La désignation de boucs émissaires

L'articulation de la rhétorique est binaire, elle dresse le peuple contre ceux qui auraient conduit le pays dans la crise économique et mis en danger de son identité: les petits contre les gros, les innocents contre les coupables.

Ceux d'en face
Les premiers responsables viendraient d'ailleurs. La figure de l'étranger-envahisseur nourrissant l'imaginaire de l'exclusion est omniprésente. La défense de l'identité nationale implique dans le discours populiste la dénonciation de l'immigration-invasion.

Ceux d'en haut
Les populistes considèrent que des élites immorales et parasitaires viennent constamment s’opposer à un peuple moralement pur. Elles sont ainsi accusées de former une caste à la fois extérieure à la société et détachée de la nation. Elles sont parfois assimilées au "parti de l'étranger" ou au "parti des étrangers".

Ces élites en question sont la classe politique dirigeante, la justice, les patrons de grandes entreprises ou les médias. Des accusations, fondées ou non, de corruption leur sont souvent adressées. Leur incompétence présumée est aussi stigmatisée. Christoph Blocher, par exemple, fait même la distinction entre les "fausses" élites et les élites "authentiques" qui accomplissent leur mission "avec l'ardeur et l’aptitude requises peuvent être reconnues", les élites ne satisfaisant pas à cette exigence devant être "immédiatement écartées et remplacées". Les institutions européennes ou "la finance internationale" sont aussi des cibles privilégiées.

Le monopole de la représentation
Aux yeux de Ian-Werner Müller, la critique des élites serait un critère nécessaire quoique non suffisant pour définir la rhétorique populiste. Ceux-ci se caractériseraient par une vision anti-pluraliste de la démocratie à travers la revendication morale du monopole de la représentation populaire. Ils seraient les seuls représentants du peuple véritable, tous les autres partis étant, d’une manière ou d’une autre, illégitimes.

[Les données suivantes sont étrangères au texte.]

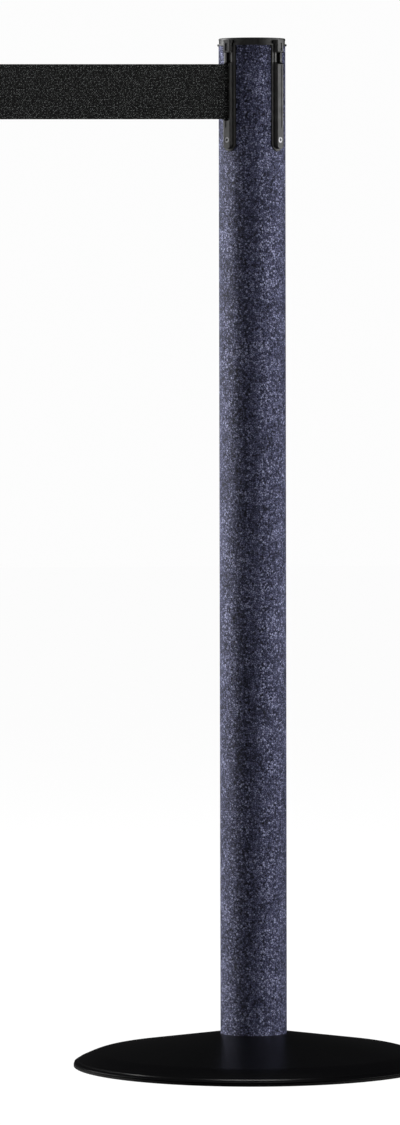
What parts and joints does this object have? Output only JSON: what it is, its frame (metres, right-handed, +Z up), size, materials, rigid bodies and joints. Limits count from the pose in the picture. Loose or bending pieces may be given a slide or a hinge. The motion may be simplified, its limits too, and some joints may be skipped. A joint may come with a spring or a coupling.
{
  "type": "retractable belt stanchion",
  "caption": "Free-standing queue post with a round weighted base, a retractable black belt in its head and receivers for other posts' belts.",
  "frame": {"origin": "centre of the base on the floor, on the post's axis", "axes": "+Z up along the post; the belt runs along -X at rest, and the receivers are at 45 degrees to X and Y"},
  "size_m": [0.4521, 0.3442, 0.978],
  "materials": {
    "tube_coat": "hammered powder coat, satin",
    "head_plastic": "satin moulded plastic",
    "cap_plastic": "satin moulded plastic",
    "cover_gloss": "deep gloss black",
    "ring_rubber": "matte",
    "cast_iron": "rough casting, painted",
    "steel": "zinc plated",
    "spring_steel": "blued",
    "drum_plastic": "natural acetal",
    "bronze": "sintered bronze",
    "brake_lining": "brake lining",
    "webbing": "black woven polyester webbing",
    "clip_plastic": "satin moulded plastic",
    "button_plastic": "smooth"
  },
  "bodies": {
    "post": {"floor_ring": "ring_rubber", "base_weight": "cast_iron", "base_cover": "cover_gloss", "base_washer": "steel", "base_bolt": "steel", "tube_plug": "steel", "locating_pins": "steel", "post_tube": "tube_coat", "head_housing": "head_plastic", "top_cap": "cap_plastic", "leg_screws": "steel", "mounting_ring": "steel", "spring_cup": "steel", "power_spring": "spring_steel", "cassette_floor_plate": "steel", "cassette_top_plate": "steel", "cassette_pillars": "steel", "cassette_screws": "steel", "guide_pins": "steel", "spindle": "steel", "spindle_nut": "steel", "thrust_washers": "bronze", "brake_ring": "steel", "belt_lead": "webbing"},
    "drum": {"drum": "drum_plastic", "lower_bush": "bronze", "upper_bush": "bronze", "belt_roll": "webbing", "brake_pins": "steel"},
    "brake_shoe_a": {"brake_shoe_a": "brake_lining"},
    "brake_shoe_b": {"brake_shoe_b": "brake_lining"},
    "belt": {"belt_strip": "webbing"},
    "belt_end": {"belt_loop": "webbing", "loop_pin": "steel", "clip_front_shell": "clip_plastic", "clip_rear_shell": "clip_plastic", "clip_screws": "steel", "hook_tongue": "clip_plastic", "button_spring": "spring_steel"},
    "button": {"release_button": "button_plastic"}
  },
  "joints": [
    {"name": "belt_swing", "type": "hinge", "parent": "post", "child": "belt", "pos_m": [-0.02574, -0.02574, 0.927], "axis": [0, 0, 1], "range_deg": [-30, 120], "deforming": ["belt_lead"]},
    {"name": "belt_pull", "type": "slide", "parent": "belt", "child": "belt_end", "axis": [-1, 0, 0], "range_m": [-0.219, 2.06], "stiffness_N_per_m": 1, "springref_m": -4, "deforming": ["belt_strip"]},
    {"name": "drum_spin", "type": "hinge", "parent": "post", "child": "drum", "pos_m": [0, 0, 0.927], "axis": [0, 0, 1], "range_deg": [-960, 8900], "deforming": ["power_spring"]},
    {"name": "brake_shoe_a_swing", "type": "hinge", "parent": "drum", "child": "brake_shoe_a", "pos_m": [0.01252, 0.00506, 0.9605], "axis": [0, 0, 1], "range_deg": [-5, 0]},
    {"name": "brake_shoe_b_swing", "type": "hinge", "parent": "drum", "child": "brake_shoe_b", "pos_m": [-0.01252, -0.00506, 0.9605], "axis": [0, 0, 1], "range_deg": [-5, 0]},
    {"name": "button_press", "type": "slide", "parent": "belt_end", "child": "button", "axis": [0, 1, 0], "range_m": [0, 0.0018], "stiffness_N_per_m": 500, "deforming": ["button_spring"]}
  ],
  "couplings": [
    {"joint": "drum_spin", "follows": "belt_pull", "rad_per_m": 75}
  ]
}
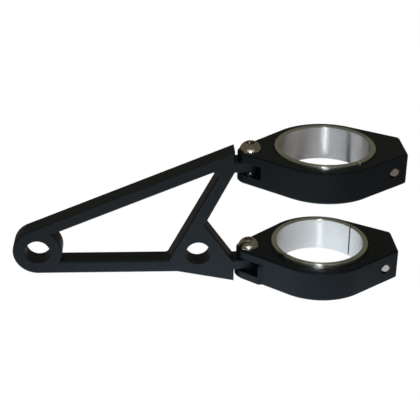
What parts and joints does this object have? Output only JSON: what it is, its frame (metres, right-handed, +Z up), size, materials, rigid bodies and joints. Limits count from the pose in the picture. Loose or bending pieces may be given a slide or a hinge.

Le populiste prône un "contrat" sur le principe d'un mandat impératif selon lequel il exprimerait l'authentique volonté du peuple.

Le contournement des médias traditionnels
L'une des spécificités du populisme, constate Pierre-André Taguieff, est le rejet des médiations, jugées "inutiles, limitatives ou nuisibles". Depuis toujours, les mouvements populistes ont adopté une communication directe avec l'électorat. En Suisse, les partis comme Vigilance, la Lega ou l'UDC s'appuyaient ou s'appuient encore sur un journal à forte audience.

La révolution numérique a bousculé les usages permettant la diffusion à moindres coûts des messages sur différentes plates-formes. En cela, la réactivité et la simplification des nouveaux vecteurs sont une aubaine pour la rhétorique simpliste des populistes. Comptes twitter, chaînes Youtube ou vidéos facebook permettent désormais de s'affranchir des journalistes.

Vers une typologie des populismes?
Pierre-André Taguieff distingue deux formes de populismes. D'un côté, une forme "protestataire" mettant l'accent sur la dénonciation des élites politiques, économiques et de leur présumée corruption. Il serait d'obédience de gauche et s'adresserait aux "sans grades" ayant subi une détérioration de leurs conditions de vie matérielles à cause de la "mondialisation financière". Le populisme "identitaire", s'appuierait davantage sur le sentiment de perte des valeurs immatérielles, culturelles qui seraient mises en péril par "l'étranger". Un discours qui ciblerait les classes moyennes. 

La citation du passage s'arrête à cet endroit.